You do not need a Bittensor subnet to do this. You do not need a GPU. The tools are: skopeo (to pull without a Docker daemon), dive (to walk the layer tree visually), trivy or grype (to enumerate dependencies), ripgrep (to grep the unpacked tree), and a notebook to write down what you found and where. All free. All running on a laptop. The validator work I do on subnet 21 publishes its rubric in plain Rust for the same reason: methods are not interesting unless they are reproducible. If a beat reporter at a county weekly cannot follow the steps, the method is not a method, it is a parlor trick.

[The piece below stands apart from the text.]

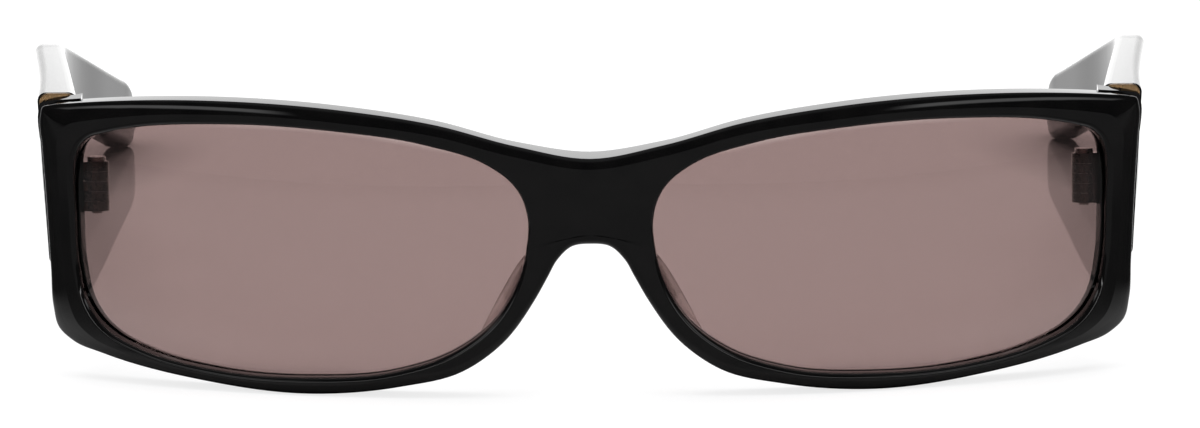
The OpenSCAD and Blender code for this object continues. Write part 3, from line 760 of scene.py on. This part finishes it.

The day-to-day work is a directory of unpacked filesystems, a long markdown file of notes, a list of grep patterns I run against every new image, and a folder of small Python scripts that pull the dependency manifests out of a layer. It is closer to library science than to hacking. The "AI" part — using a local model to summarize a 4,000-line shell script so I can decide whether to read it in full — is a labor multiplier, not the analysis.

what to do if you are a beat reporter

Pick one vendor on your beat. Search the public registries — Docker Hub, GHCR, Quay, GitLab Container Registry, the AWS public ECR gallery — for anything that matches the vendor's product name, their parent company, their CI org, their developers' personal handles. You will be surprised how often something is there. Pull it. Unpack it. Look at the entrypoint, the lockfile, and the leftovers. Then go find the contract.

Most of this work is paperwork, postage, and patience. It does not photograph well. But the gap between what a vendor sells and what a vendor ships is the story, every time, and the image is the most efficient way I have found to see the gap on the record. I am embarrassed by how much more is sitting in plain sight in public registries than I would have guessed before I started looking.

  1. Container registries are public by default for many CI pipelines. The observation is reproducible with skopeo + dive on any public image; no special access required. See methodology for exact commands and corroboration ledger.